Sixty years had elapsed since the treaty of peace between the United States and Great Britain which terminated the war of the revolution, and established the boundaries between the revolted colonies, now independent States, and the remaining British possessions in North America. A part of these boundaries, agreed upon in the treaty of peace, remained without acknowledgment and without sanction on the part of the British government: it was the part that divided the (now) State of Maine from Lower Canada, and was fixed by the words of the treaty, "along the highlands which divide the waters which empty themselves into the river St. Lawrence from those which fall into the Atlantic Ocean." Nothing could be more simple, or of more easy ascertainment than this line.
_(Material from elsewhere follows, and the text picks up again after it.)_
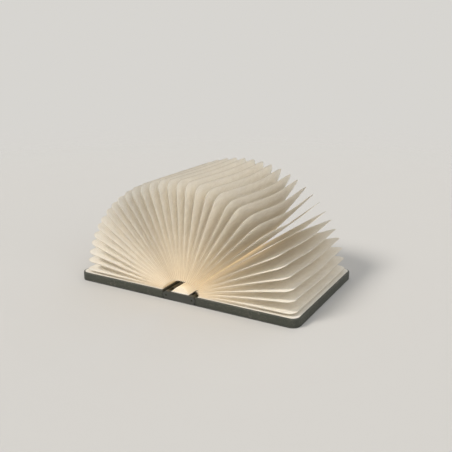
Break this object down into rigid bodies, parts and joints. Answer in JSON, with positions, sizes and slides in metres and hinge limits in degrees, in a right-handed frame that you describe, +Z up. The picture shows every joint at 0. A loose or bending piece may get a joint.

Any man that knew his right hand from his left, and who could follow a ridge, and not get off of it to cross any water flowing to the right or the left, could trace the boundary, and establish it in the very words of the treaty. In fact there was no tangible dispute about it. The British government had agreed to it under a misapprehension as to the course of these highlands; and as soon as their true course was found out, that government refused to carry that part of the treaty into effect, and for a reason which was very frankly told, after the treaty of 1842, by a British civil engineer who had been employed by his government to search out the course of the boundary along those highlands. He said:
"The treaty of 1783 proposed to establish the boundary between the two countries along certain highlands. The Americans claimed these highlands to run in a northeasterly direction from the head of the Connecticut River, in a course which would have brought the boundary within the distance of twenty miles from the river St. Lawrence, and which, besides cutting off the posts and military routes leading from the province of New Brunswick to Quebec, would have given them various military positions to command and overawe that river and the fortress of Quebec."